§ **Task requirements**: Reproduce each line exactly.

::::::::::

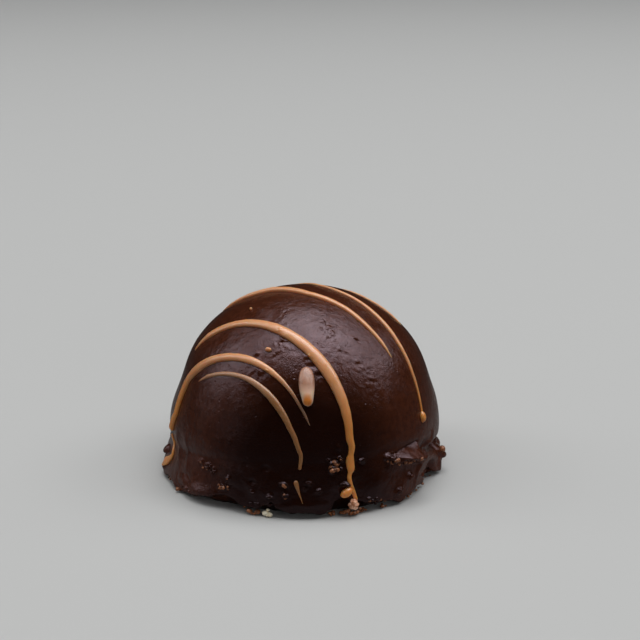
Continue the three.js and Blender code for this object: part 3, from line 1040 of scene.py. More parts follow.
def curve_through(points: Array, step: float) -> Array:
    """Evenly spaced points on a smooth curve through the given ones.

    Args:
        points: The points, one per row.
        step: Distance between the new points.

    Returns:
        The new points.
    """
    padded = np.vstack([2 * points[0] - points[1], points, 2 * points[-1] - points[-2]])
    dense = []
    for i in range(len(points) - 1):
        four = padded[i:i + 4]
        knots = np.concatenate([[0], np.cumsum(np.sqrt(np.linalg.norm(np.diff(four, axis=0), axis=1)))])
        t = np.linspace(knots[1], knots[2], CURVE_SAMPLES, endpoint=False)[:, None]

        def mixed(a: Array, b: Array, low: float, high: float) -> Array:
            """Straight mix of two rows of points between two knots."""
            return ((high - t) * a + (t - low) * b) / (high - low)

        first = [mixed(four[k], four[k + 1], knots[k], knots[k + 1]) for k in range(3)]
        second = [mixed(first[k], first[k + 1], knots[k], knots[k + 2]) for k in range(2)]
        dense.append(mixed(second[0], second[1], knots[1], knots[2]))
    dense = np.vstack([*dense, points[-1:]])
    walked = np.concatenate([[0], np.cumsum(np.linalg.norm(np.diff(dense, axis=0), axis=1))])
    even = np.linspace(0, walked[-1], max(round(walked[-1] / step), LEAST_STEPS) + 1)
    return np.stack([np.interp(even, walked, dense[:, k]) for k in range(3)], axis=1)


def spread_evenly(values: Row, count: int) -> Array:
    """A few values brought straight from one to the next over many places."""
    return np.interp(np.linspace(0, 1, count), np.linspace(0, 1, len(values)), values)


@dataclass(frozen=True)
class Bead:
    """A thickening of a line: its middle as a distance from the line's right-hand end."""

    place: float
    length: float
    width: float


@dataclass(frozen=True)
class IcingLine:
    """A line of icing along a route over the coating."""

    name: str
    widths: tuple[float, ...]
    arch: float = 0.38
    heights: tuple[float, ...] = (1.0, 1.0)
    first_tip: Tip = Tip.ROUND
    last_tip: Tip = Tip.ROUND
    beads: tuple[Bead, ...] = ()
    step: float = 0.3
    section: int = 12
    sunk: float = 0.3
    thin_length: float = 7.0
    thin_start: float = 0.2
    thin_power: float = 0.8
    wobble: float = 0.06
    wobble_size: float = 2.2
    smoothing: int = 5
    roundness: float = 0.75
    underside: Row = (-0.8, 0.0, 0.8)
    least: float = 0.01

    def route(self, form: CoatingForm) -> Array:
        """Unit vectors along the line."""
        raise NotImplementedError

    def tip_share(self, tip: Tip, distance: Array, width: Array) -> Array:
        """How much of its full width a line has near one end.

        Args:
            tip: How the line ends there.
            distance: Distances from that end.
            width: Full widths.

        Returns:
            The share at each distance.
        """
        if tip is Tip.THIN:
            grown = np.clip(distance / self.thin_length, 0, 1) ** self.thin_power
            return self.thin_start + (1 - self.thin_start) * grown
        close = np.clip(1 - distance / np.maximum(0.5 * width, self.least), 0, 1)
        return np.sqrt(np.maximum(1 - close**2, self.least))

    def widths_along(self, form: CoatingForm, places: Array, noise: SmoothNoise) -> Array:
        """Widths with beads, tips and small wobbles.

        Args:
            form: The coating's form.
            places: Unit vectors along the line.
            noise: Source of the wobbles.

        Returns:
            The width at each place.
        """
        gaps = np.linalg.norm(np.diff(places, axis=0), axis=1) * form.radius
        walked = np.concatenate([[0], np.cumsum(gaps)])
        left = walked[-1] - walked
        kernel = np.hanning(2 * self.smoothing + 3)[1:-1]
        padded = np.pad(spread_evenly(self.widths, len(places)), self.smoothing, mode="edge")
        widths = np.convolve(padded, kernel / kernel.sum(), mode="valid")
        widths = widths * (1 + self.wobble * noise.at(places * form.radius, self.wobble_size))
        for bead in self.beads:
            near = np.clip(np.abs(left - bead.place) / (0.5 * bead.length), 0, 1)
            widths = np.maximum(widths, bead.width * np.sqrt(1 - near**2))
        widths = widths * self.tip_share(self.first_tip, walked, widths)
        return widths * self.tip_share(self.last_tip, left, widths)

    def build(self, relief: Relief, noise: SmoothNoise, finish: Material) -> Piece:
        """Makes the line, lying in the coating's surface, in place of its solid.

        Args:
            relief: The coating it lies on.
            noise: Source of its small wobbles.
            finish: The icing.

        Returns:
            The piece.
        """
        places = self.route(relief.form)
        widths = self.widths_along(relief.form, places, noise)
        forward = unit(np.gradient(places, axis=0))
        side = unit(np.cross(forward, places))
        turns = np.linspace(0, math.pi, self.section + 1)
        top = [(math.cos(t), math.sin(t) ** self.roundness) for t in turns]
        under = [(across, -1.0) for across in self.underside]
        arch = self.arch * widths * spread_evenly(self.heights, len(places))
        rows = []
        for across, lift in [*top, *under]:
            aside = places + side * (0.5 * across * widths / relief.form.radius)[:, None]
            raised = arch * lift if lift >= 0 else np.full_like(widths, -self.sunk)
            if lift == 0:
                raised = raised - 0.5 * self.sunk
            rows.append(relief.points(unit(aside), raised))
        rings = np.stack(rows, axis=1)
        ends = rings[[0, -1]].mean(axis=1)
        points = np.concatenate([ends[:1], rings.reshape(-1, 3), ends[1:]])
        faces = closed_faces([rings.shape[1]] * len(places))
        piece = mesh_object(self.name.replace("icing", "piped"), points, faces)
        return dressed(piece, Slot.ICING, finish, self.name)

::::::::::

§ **Result of this task**:
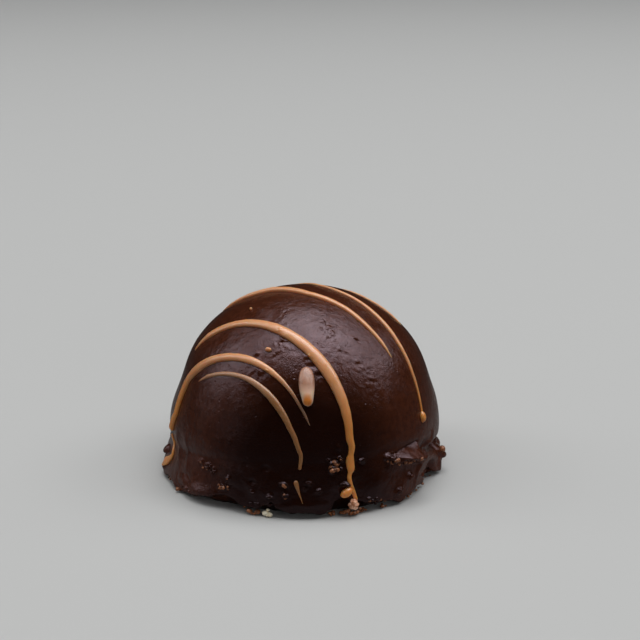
Continue the three.js and Blender code for this object: part 3, from line 1040 of scene.py. More parts follow.
def curve_through(points: Array, step: float) -> Array:
    """Evenly spaced points on a smooth curve through the given ones.

    Args:
        points: The points, one per row.
        step: Distance between the new points.

    Returns:
        The new points.
    """
    padded = np.vstack([2 * points[0] - points[1], points, 2 * points[-1] - points[-2]])
    dense = []
    for i in range(len(points) - 1):
        four = padded[i:i + 4]
        knots = np.concatenate([[0], np.cumsum(np.sqrt(np.linalg.norm(np.diff(four, axis=0), axis=1)))])
        t = np.linspace(knots[1], knots[2], CURVE_SAMPLES, endpoint=False)[:, None]

        def mixed(a: Array, b: Array, low: float, high: float) -> Array:
            """Straight mix of two rows of points between two knots."""
            return ((high - t) * a + (t - low) * b) / (high - low)

        first = [mixed(four[k], four[k + 1], knots[k], knots[k + 1]) for k in range(3)]
        second = [mixed(first[k], first[k + 1], knots[k], knots[k + 2]) for k in range(2)]
        dense.append(mixed(second[0], second[1], knots[1], knots[2]))
    dense = np.vstack([*dense, points[-1:]])
    walked = np.concatenate([[0], np.cumsum(np.linalg.norm(np.diff(dense, axis=0), axis=1))])
    even = np.linspace(0, walked[-1], max(round(walked[-1] / step), LEAST_STEPS) + 1)
    return np.stack([np.interp(even, walked, dense[:, k]) for k in range(3)], axis=1)


def spread_evenly(values: Row, count: int) -> Array:
    """A few values brought straight from one to the next over many places."""
    return np.interp(np.linspace(0, 1, count), np.linspace(0, 1, len(values)), values)


@dataclass(frozen=True)
class Bead:
    """A thickening of a line: its middle as a distance from the line's right-hand end."""

    place: float
    length: float
    width: float


@dataclass(frozen=True)
class IcingLine:
    """A line of icing along a route over the coating."""

    name: str
    widths: tuple[float, ...]
    arch: float = 0.38
    heights: tuple[float, ...] = (1.0, 1.0)
    first_tip: Tip = Tip.ROUND
    last_tip: Tip = Tip.ROUND
    beads: tuple[Bead, ...] = ()
    step: float = 0.3
    section: int = 12
    sunk: float = 0.3
    thin_length: float = 7.0
    thin_start: float = 0.2
    thin_power: float = 0.8
    wobble: float = 0.06
    wobble_size: float = 2.2
    smoothing: int = 5
    roundness: float = 0.75
    underside: Row = (-0.8, 0.0, 0.8)
    least: float = 0.01

    def route(self, form: CoatingForm) -> Array:
        """Unit vectors along the line."""
        raise NotImplementedError

    def tip_share(self, tip: Tip, distance: Array, width: Array) -> Array:
        """How much of its full width a line has near one end.

        Args:
            tip: How the line ends there.
            distance: Distances from that end.
            width: Full widths.

        Returns:
            The share at each distance.
        """
        if tip is Tip.THIN:
            grown = np.clip(distance / self.thin_length, 0, 1) ** self.thin_power
            return self.thin_start + (1 - self.thin_start) * grown
        close = np.clip(1 - distance / np.maximum(0.5 * width, self.least), 0, 1)
        return np.sqrt(np.maximum(1 - close**2, self.least))

    def widths_along(self, form: CoatingForm, places: Array, noise: SmoothNoise) -> Array:
        """Widths with beads, tips and small wobbles.

        Args:
            form: The coating's form.
            places: Unit vectors along the line.
            noise: Source of the wobbles.

        Returns:
            The width at each place.
        """
        gaps = np.linalg.norm(np.diff(places, axis=0), axis=1) * form.radius
        walked = np.concatenate([[0], np.cumsum(gaps)])
        left = walked[-1] - walked
        kernel = np.hanning(2 * self.smoothing + 3)[1:-1]
        padded = np.pad(spread_evenly(self.widths, len(places)), self.smoothing, mode="edge")
        widths = np.convolve(padded, kernel / kernel.sum(), mode="valid")
        widths = widths * (1 + self.wobble * noise.at(places * form.radius, self.wobble_size))
        for bead in self.beads:
            near = np.clip(np.abs(left - bead.place) / (0.5 * bead.length), 0, 1)
            widths = np.maximum(widths, bead.width * np.sqrt(1 - near**2))
        widths = widths * self.tip_share(self.first_tip, walked, widths)
        return widths * self.tip_share(self.last_tip, left, widths)

    def build(self, relief: Relief, noise: SmoothNoise, finish: Material) -> Piece:
        """Makes the line, lying in the coating's surface, in place of its solid.

        Args:
            relief: The coating it lies on.
            noise: Source of its small wobbles.
            finish: The icing.

        Returns:
            The piece.
        """
        places = self.route(relief.form)
        widths = self.widths_along(relief.form, places, noise)
        forward = unit(np.gradient(places, axis=0))
        side = unit(np.cross(forward, places))
        turns = np.linspace(0, math.pi, self.section + 1)
        top = [(math.cos(t), math.sin(t) ** self.roundness) for t in turns]
        under = [(across, -1.0) for across in self.underside]
        arch = self.arch * widths * spread_evenly(self.heights, len(places))
        rows = []
        for across, lift in [*top, *under]:
            aside = places + side * (0.5 * across * widths / relief.form.radius)[:, None]
            raised = arch * lift if lift >= 0 else np.full_like(widths, -self.sunk)
            if lift == 0:
                raised = raised - 0.5 * self.sunk
            rows.append(relief.points(unit(aside), raised))
        rings = np.stack(rows, axis=1)
        ends = rings[[0, -1]].mean(axis=1)
        points = np.concatenate([ends[:1], rings.reshape(-1, 3), ends[1:]])
        faces = closed_faces([rings.shape[1]] * len(places))
        piece = mesh_object(self.name.replace("icing", "piped"), points, faces)
        return dressed(piece, Slot.ICING, finish, self.name)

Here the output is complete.